- _Exercise objective_
In the entries below, count every line containing "into". Return the number and nothing else.

- _Records provided_
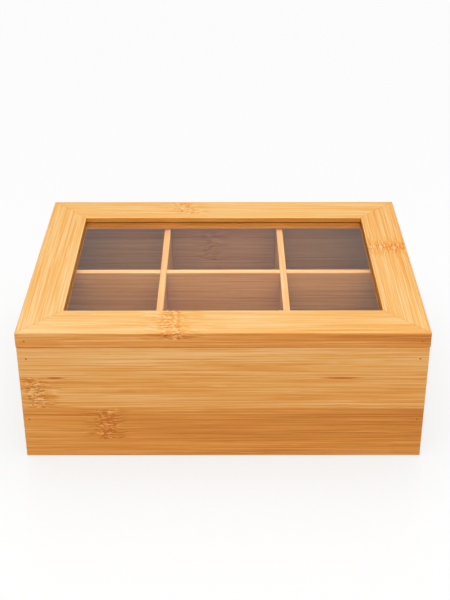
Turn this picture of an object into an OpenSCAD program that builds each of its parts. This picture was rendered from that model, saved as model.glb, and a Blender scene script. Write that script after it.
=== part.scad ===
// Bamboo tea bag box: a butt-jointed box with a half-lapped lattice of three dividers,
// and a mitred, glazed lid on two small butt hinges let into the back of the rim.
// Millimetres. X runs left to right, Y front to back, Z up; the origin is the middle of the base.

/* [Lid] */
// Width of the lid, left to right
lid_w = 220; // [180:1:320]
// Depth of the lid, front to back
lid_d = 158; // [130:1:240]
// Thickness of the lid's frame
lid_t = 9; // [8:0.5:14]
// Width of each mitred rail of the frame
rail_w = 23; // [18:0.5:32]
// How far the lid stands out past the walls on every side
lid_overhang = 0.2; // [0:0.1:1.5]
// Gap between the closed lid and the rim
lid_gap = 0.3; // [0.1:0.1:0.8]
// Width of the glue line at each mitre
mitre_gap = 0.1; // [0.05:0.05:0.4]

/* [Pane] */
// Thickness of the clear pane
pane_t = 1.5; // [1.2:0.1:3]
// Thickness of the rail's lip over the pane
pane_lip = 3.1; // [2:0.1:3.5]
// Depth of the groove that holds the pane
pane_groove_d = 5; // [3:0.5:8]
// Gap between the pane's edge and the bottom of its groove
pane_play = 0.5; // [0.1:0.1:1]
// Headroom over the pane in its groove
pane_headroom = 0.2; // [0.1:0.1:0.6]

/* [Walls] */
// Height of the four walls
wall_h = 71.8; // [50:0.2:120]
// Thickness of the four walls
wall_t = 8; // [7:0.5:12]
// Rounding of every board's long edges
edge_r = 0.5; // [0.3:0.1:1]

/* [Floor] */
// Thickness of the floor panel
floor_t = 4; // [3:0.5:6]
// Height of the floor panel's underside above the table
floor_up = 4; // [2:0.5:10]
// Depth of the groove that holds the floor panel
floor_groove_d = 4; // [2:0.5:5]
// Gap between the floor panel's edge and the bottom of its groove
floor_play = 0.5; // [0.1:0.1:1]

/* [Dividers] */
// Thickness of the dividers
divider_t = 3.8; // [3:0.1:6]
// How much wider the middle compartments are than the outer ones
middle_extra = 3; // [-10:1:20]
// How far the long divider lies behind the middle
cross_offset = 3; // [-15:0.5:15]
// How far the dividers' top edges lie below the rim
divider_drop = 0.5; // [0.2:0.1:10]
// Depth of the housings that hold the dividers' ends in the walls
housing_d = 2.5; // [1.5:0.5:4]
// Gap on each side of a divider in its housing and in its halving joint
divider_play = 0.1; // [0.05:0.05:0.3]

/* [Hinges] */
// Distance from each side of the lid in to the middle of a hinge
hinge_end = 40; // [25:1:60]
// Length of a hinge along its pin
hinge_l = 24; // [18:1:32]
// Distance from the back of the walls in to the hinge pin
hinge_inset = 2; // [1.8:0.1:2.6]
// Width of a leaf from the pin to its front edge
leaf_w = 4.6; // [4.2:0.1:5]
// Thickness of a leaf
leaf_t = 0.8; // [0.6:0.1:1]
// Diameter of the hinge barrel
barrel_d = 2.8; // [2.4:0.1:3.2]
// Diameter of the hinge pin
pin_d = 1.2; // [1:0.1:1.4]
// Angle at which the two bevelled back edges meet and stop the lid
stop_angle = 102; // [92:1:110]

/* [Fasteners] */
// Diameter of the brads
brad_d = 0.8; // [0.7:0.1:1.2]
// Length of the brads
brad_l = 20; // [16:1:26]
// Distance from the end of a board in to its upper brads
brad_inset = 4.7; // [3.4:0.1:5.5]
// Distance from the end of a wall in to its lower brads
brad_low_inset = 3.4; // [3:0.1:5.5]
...
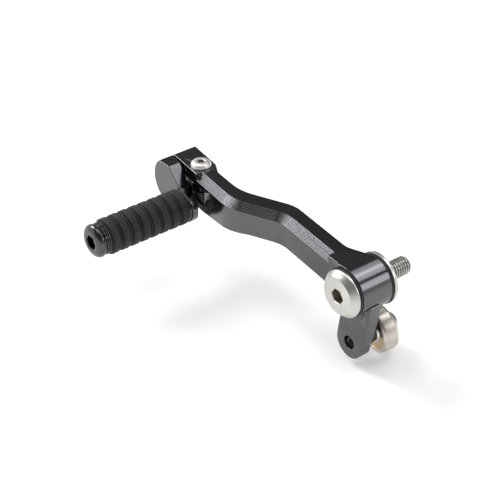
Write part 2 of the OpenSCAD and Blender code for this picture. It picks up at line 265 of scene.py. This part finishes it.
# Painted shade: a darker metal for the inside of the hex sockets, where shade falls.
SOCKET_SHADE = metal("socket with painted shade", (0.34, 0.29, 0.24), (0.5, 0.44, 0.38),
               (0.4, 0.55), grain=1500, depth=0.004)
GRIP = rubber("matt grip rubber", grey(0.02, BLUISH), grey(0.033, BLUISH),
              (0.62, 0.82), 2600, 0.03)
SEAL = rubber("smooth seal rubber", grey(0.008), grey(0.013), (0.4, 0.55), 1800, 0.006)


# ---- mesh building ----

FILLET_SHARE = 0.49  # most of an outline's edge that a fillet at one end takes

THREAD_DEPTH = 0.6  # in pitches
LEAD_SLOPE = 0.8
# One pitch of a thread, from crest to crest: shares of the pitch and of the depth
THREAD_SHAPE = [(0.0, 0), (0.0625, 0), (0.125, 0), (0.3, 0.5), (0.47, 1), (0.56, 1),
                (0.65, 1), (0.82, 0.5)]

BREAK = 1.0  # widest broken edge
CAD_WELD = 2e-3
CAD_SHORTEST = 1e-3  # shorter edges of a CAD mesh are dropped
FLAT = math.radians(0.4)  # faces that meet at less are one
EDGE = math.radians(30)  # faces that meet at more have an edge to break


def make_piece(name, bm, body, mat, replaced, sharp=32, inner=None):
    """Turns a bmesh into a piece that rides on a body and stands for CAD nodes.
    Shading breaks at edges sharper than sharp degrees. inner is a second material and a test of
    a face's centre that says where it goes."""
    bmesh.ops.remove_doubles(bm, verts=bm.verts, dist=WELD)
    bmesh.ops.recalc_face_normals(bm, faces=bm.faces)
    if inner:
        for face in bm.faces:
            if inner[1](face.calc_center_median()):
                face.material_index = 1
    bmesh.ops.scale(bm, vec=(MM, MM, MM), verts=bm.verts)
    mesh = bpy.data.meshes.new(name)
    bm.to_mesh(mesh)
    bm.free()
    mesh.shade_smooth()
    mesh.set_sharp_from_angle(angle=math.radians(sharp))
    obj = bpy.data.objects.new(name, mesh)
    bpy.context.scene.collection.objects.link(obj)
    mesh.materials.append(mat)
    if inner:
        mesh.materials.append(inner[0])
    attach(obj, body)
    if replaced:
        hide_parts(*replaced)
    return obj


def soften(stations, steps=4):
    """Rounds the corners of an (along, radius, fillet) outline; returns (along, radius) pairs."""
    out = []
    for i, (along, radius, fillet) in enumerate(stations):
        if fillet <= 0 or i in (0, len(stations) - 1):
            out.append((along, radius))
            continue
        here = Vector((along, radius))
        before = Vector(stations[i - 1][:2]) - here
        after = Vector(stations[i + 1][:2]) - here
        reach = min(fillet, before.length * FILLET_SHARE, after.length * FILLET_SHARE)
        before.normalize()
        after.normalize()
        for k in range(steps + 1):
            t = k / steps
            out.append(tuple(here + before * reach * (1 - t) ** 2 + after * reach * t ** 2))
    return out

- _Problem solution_
3